Indeed, as slowly as the Applewhites’ story has unfolded all season (and perhaps the late substitution of Nashawn Kearse for the ousted Page Kennedy in the role of Caleb was partially to blame), this week advanced their watercooler worthiness at exhilarating speed. Suddenly, we’ve got Bree spying on Caleb through his bedroom window, realizing he’s the man wanted for breaking into the Solis residence (leading to Gabrielle’s miscarriage), and inexplicably blurting the news to her daughter and organizing a gossipy poker game instead of calling the police (the episode’s sole lapse in logic). Then we’ve got Danielle sharing her mother’s discovery with Matthew and arming him with the information about Bree’s cover-up of the accident in which Andrew killed Mama Solis. And finally, we’ve got a poker-faced Betty, marching over to Casa Van De Kamp and using the damning info to secure an icy stalemate — for now, anyway.
That closing shot of Alfre Woodard and Marcia Cross facing off over their poker chips was a Housewives classic, and the fact that the writers didn’t show which woman held the winning hand only amps up the suspense. I know we’ve seen Bree make mincemeat pies of Rex, George, and Maisy Gibbons, just to name a few, but the way Betty slapped Matthew and, worse still, her smiling threat to Caleb (”If I ever catch you looking at that Van De Kamp girl again, I’ll hit you twice as hard as your brother, and I won’t feel bad about it”) puts her in a more menacing category.

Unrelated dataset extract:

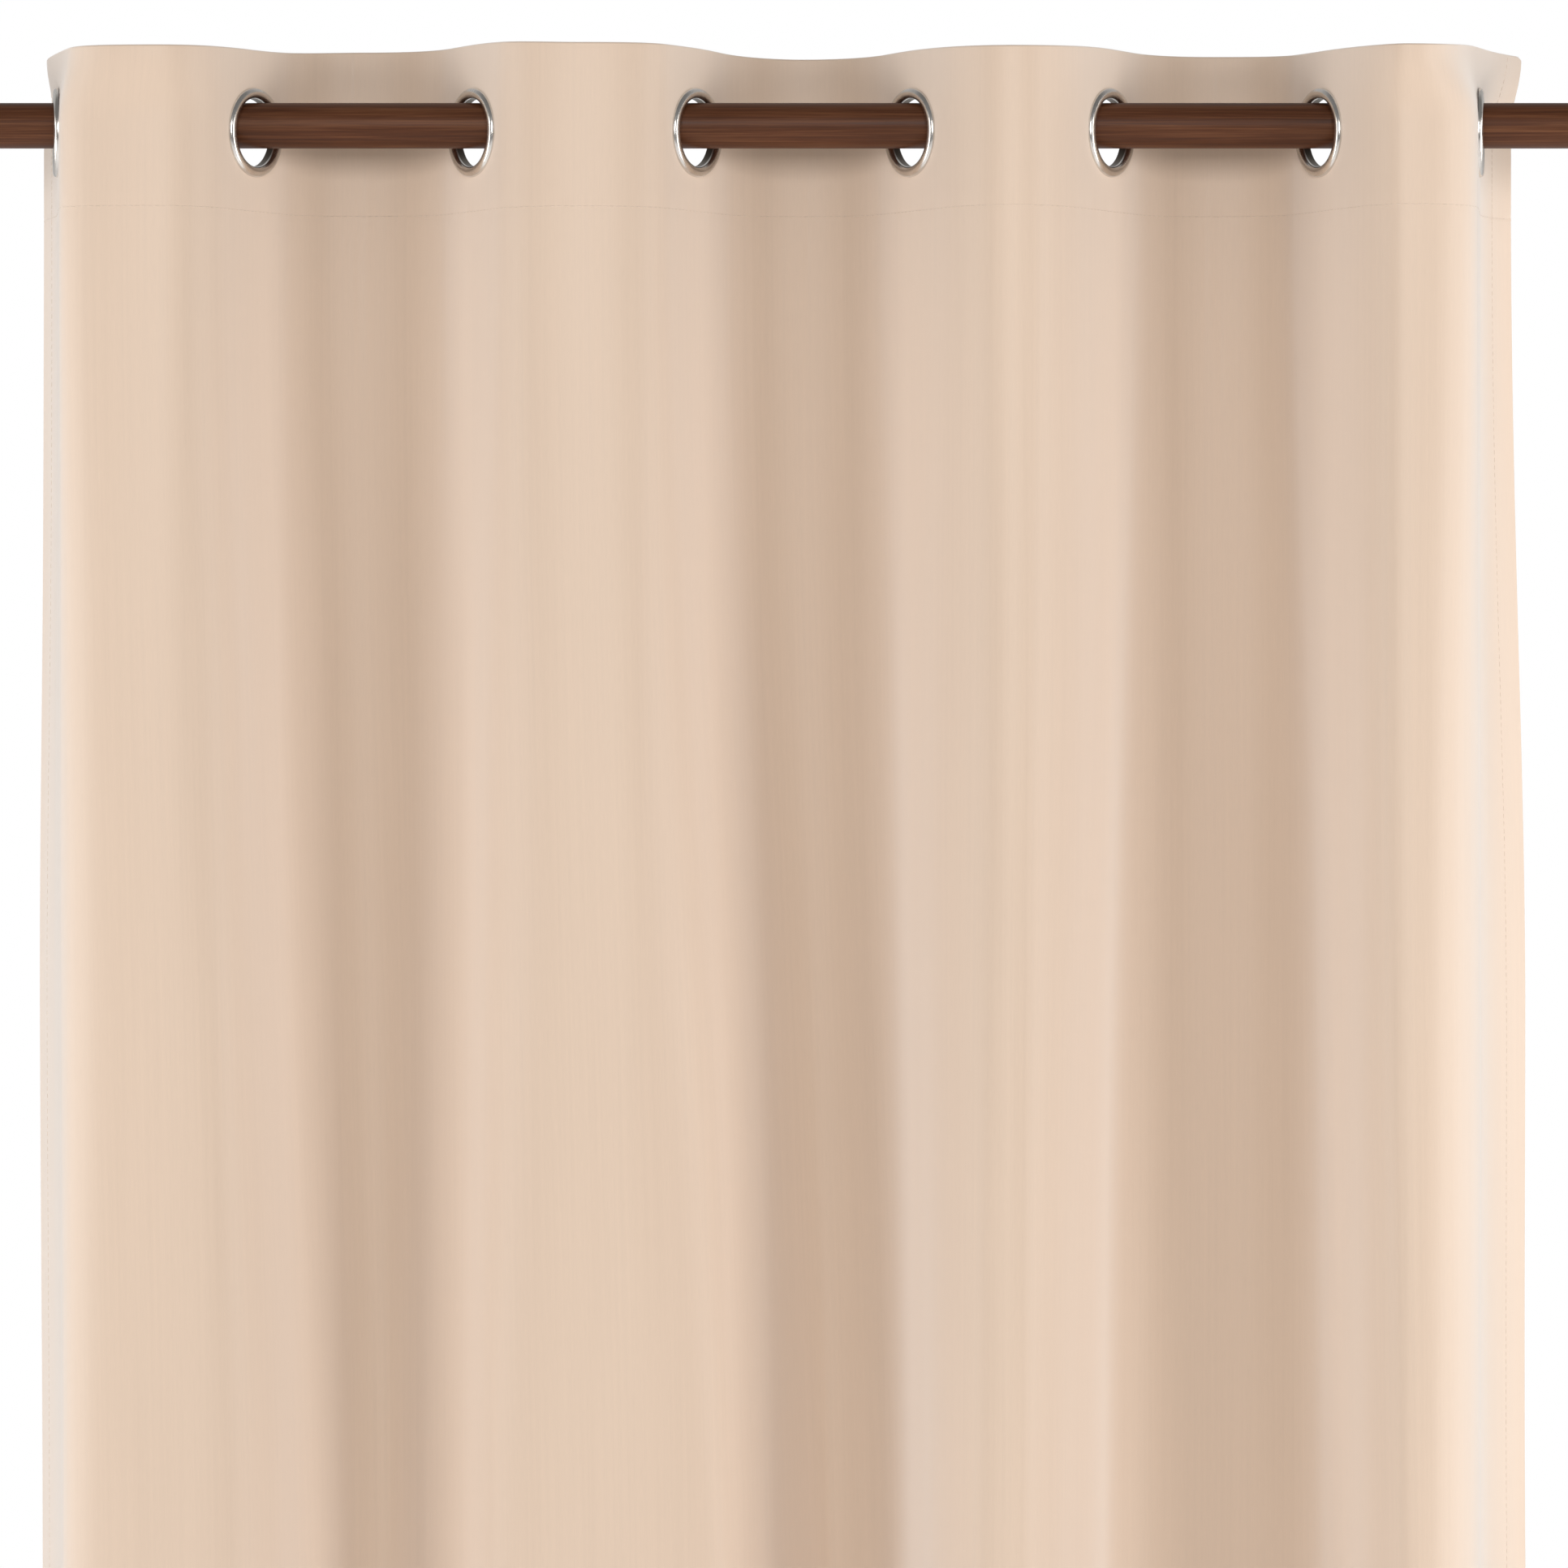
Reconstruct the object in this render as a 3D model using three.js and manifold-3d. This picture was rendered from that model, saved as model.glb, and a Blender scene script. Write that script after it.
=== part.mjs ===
// An eyelet curtain hanging on a wooden rod, with the rod's wall brackets and finials.
// Millimetres, +Z up, +X along the rod to the viewer's right, +Y into the wall.
// The origin is on the wall plane, level with the rod's axis, at the middle of the rod.
import * as THREE from 'three';
import { mergeVertices } from 'three/addons/utils/BufferGeometryUtils.js';
import Module from 'manifold-3d';

const wasm = await Module();
wasm.setup();

// ---- Driving dimensions ----

const GAP = 0.3; // air between pieces that touch

const ROD_RADIUS = 14;
const ROD_LENGTH = 1200;
const ROD_TO_WALL = 110;

const BRACKET_X = 540; // from the middle of the rod
const DISC_RADIUS = 22;
const DISC_THICKNESS = 6;
const CAP_RADIUS = 27;
const CAP_DEPTH = 14;
const STEM_RADIUS = 7;
const CRADLE_WALL = 4;
const CRADLE_WIDTH = 18;
const WALL_SCREW_SPREAD = 12; // above and below the disc's centre
const WALL_SCREW_LENGTH = 40;
const PILOT_RADIUS = 2.1; // hole for a rod screw
const ROD_SCREW_DEPTH = 8;
const GRUB_RADIUS = 2;

const COLLAR_LENGTH = 18;
const COLLAR_RADIUS = 16.5;
const BALL_RADIUS = 25;
const DOWEL_RADIUS = 3;
const DOWEL_LENGTH = 40;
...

And while I’m thinking aloud, anyone else have a fleeting suspicion that perhaps Caleb might be a patsy for his brother? There’s something a little creepy-calculating about the way Matthew persuaded Danielle to spill her family secret before he gave up his own (if he did at all, since we never heard what he confessed). Could it have been a guilty conscience, and not brotherly love, that prompted the handsome fellow to spring Caleb from his basement cell? (Note Caleb’s name sounds like a combo of Cain and Abel. Coincidence? Hmmm?)
Oh, and while I’m in biblical mode, can we discuss the sight of Gaby knocking Sister Mary Bernard into a row of votive candles, then putting out the hot nun’s flaming arm with a ”Jesus Saves” banner? As if Mrs. Solis weren’t in enough trouble over that mid-mass ”Son of a bitch!” outburst (indisputably the funniest profanity on any show this TV season) after discovering her rival’s return from Africa, now she’s added a false confession and assault to her rap sheet.
What’s amazing to me about Eva Longoria’s portrayal of Gaby is the way she deftly balances slapstick and serious drama, often in the same scene. With hair still askew from her tussle, and with acid-kissed bon mots flying (”I’m not just some uterus in high heels!”), she still manages to convey her character’s burning need to make her marriage work.
Sadly, with all the lead actresses at the tops of their games, it’s easier to spot the rare weak links in the show’s casting. Exhibit A: Joy Lauren as Danielle. In her defense, it’s got to be intimidating to share scenes with Woodard and Cross, but Lauren’s overwrought line readings always remind me I’m watching an actress working hard to create a character, rather than allowing me to focus on the actual character herself. But considering that I’ve run out of time to discuss all the great scenes with Felicity Huffman, Teri Hatcher, and Nicollette Sheridan, I’ll quit my quibbling and tip my hat to the writer’s room for the season’s best episode.
What do you think? How much longer will the Applewhites stay on Wisteria Lane? How long can Tom and Lynette work in the same office? And how long will it be before Susan ruins her relationship with Dr. Ron?